_Listed records_:
[start]

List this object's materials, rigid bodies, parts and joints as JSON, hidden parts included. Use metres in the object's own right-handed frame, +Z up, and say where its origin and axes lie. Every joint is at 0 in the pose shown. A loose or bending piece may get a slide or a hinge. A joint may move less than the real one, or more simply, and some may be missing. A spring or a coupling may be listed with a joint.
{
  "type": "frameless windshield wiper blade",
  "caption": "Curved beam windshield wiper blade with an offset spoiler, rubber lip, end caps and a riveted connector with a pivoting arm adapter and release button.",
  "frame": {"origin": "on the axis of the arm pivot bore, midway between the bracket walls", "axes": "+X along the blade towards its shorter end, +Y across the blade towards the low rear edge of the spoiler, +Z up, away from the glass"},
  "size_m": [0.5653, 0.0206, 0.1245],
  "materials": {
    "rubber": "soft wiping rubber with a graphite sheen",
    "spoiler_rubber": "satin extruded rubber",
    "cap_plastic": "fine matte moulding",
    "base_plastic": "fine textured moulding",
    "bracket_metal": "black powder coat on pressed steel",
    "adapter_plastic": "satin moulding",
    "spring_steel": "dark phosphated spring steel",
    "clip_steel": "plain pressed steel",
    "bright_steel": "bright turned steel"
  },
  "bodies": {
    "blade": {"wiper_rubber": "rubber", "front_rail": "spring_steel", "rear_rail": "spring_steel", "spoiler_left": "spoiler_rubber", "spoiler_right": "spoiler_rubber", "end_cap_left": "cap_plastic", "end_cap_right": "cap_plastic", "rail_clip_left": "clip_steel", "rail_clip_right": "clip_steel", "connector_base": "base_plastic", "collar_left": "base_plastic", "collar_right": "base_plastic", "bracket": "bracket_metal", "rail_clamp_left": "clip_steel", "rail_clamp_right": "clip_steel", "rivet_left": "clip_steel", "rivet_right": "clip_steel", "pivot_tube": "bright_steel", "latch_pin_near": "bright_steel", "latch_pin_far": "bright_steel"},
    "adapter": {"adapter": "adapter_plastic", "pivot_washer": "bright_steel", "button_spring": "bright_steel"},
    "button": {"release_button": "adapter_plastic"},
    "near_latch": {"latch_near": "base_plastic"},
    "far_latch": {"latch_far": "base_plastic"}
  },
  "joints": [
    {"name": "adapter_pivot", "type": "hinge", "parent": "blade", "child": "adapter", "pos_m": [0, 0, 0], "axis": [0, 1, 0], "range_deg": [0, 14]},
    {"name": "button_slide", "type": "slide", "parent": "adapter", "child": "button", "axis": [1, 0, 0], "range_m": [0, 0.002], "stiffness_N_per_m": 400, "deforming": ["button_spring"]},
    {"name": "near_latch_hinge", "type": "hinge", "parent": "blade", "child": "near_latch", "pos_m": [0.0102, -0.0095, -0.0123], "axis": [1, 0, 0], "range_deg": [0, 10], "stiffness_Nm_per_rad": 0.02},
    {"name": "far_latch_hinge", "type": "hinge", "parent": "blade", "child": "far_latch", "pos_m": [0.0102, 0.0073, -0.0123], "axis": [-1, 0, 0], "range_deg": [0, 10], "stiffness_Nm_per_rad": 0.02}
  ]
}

[end]
[start]

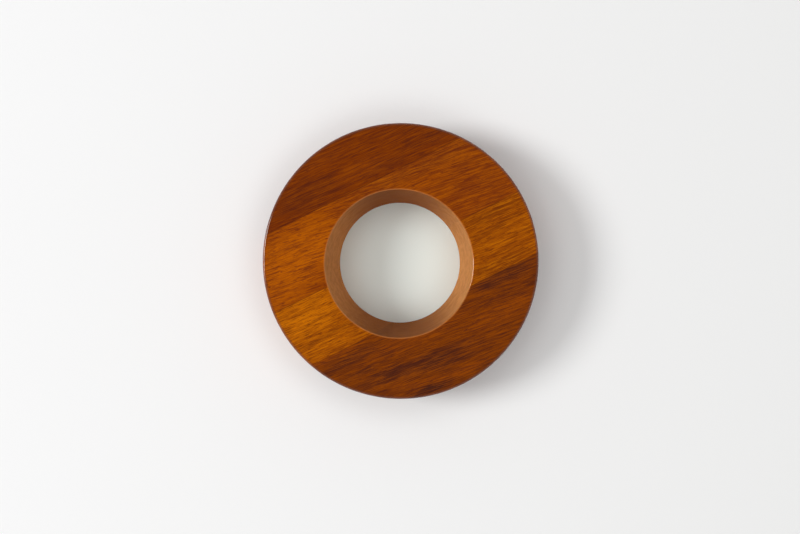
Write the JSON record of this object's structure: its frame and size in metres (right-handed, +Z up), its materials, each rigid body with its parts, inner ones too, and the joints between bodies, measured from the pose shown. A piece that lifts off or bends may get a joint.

[end]
[start]

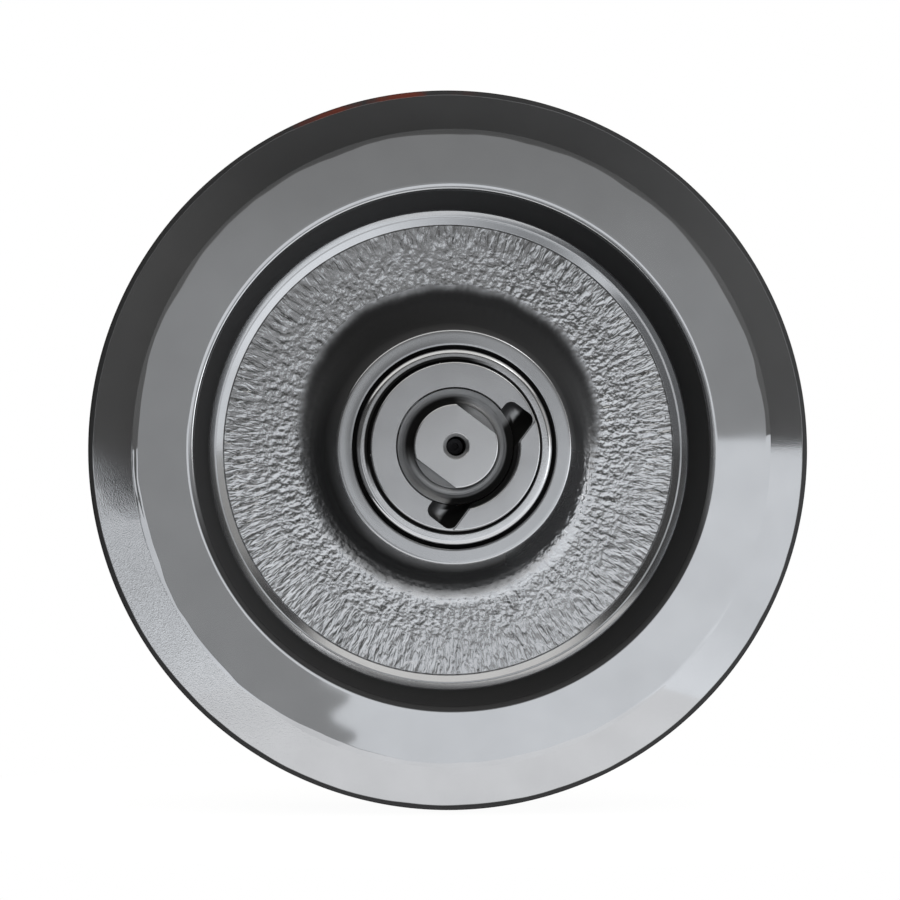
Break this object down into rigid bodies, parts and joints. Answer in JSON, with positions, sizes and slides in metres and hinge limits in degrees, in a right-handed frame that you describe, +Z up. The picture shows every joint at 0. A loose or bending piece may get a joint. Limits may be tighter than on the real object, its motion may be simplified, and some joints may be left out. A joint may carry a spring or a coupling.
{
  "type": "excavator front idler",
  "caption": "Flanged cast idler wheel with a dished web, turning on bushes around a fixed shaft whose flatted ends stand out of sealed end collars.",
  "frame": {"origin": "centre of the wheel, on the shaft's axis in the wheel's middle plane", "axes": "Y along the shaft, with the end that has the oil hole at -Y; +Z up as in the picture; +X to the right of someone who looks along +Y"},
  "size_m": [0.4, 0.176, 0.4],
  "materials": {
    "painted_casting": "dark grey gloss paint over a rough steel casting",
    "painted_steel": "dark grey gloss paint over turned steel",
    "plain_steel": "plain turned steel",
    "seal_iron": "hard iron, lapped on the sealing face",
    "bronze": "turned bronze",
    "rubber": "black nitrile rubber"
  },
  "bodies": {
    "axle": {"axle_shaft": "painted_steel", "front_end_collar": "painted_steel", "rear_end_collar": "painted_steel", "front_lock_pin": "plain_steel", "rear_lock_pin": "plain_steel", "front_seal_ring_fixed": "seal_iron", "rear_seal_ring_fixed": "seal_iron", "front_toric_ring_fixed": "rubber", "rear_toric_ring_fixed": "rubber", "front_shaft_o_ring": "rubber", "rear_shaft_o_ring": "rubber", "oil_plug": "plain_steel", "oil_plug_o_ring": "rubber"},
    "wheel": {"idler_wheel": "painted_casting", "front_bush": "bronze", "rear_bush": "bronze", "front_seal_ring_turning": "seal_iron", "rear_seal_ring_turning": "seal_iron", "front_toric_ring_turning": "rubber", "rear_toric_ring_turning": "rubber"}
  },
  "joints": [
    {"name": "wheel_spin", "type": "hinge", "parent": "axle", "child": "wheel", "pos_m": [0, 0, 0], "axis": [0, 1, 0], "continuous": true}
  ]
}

[end]

_What you have to do_:
Copy out each line of the records that holds the string "picture".

_Solved problem_:
Break this object down into rigid bodies, parts and joints. Answer in JSON, with positions, sizes and slides in metres and hinge limits in degrees, in a right-handed frame that you describe, +Z up. The picture shows every joint at 0. A loose or bending piece may get a joint. Limits may be tighter than on the real object, its motion may be simplified, and some joints may be left out. A joint may carry a spring or a coupling.
  "frame": {"origin": "centre of the wheel, on the shaft's axis in the wheel's middle plane", "axes": "Y along the shaft, with the end that has the oil hole at -Y; +Z up as in the picture; +X to the right of someone who looks along +Y"},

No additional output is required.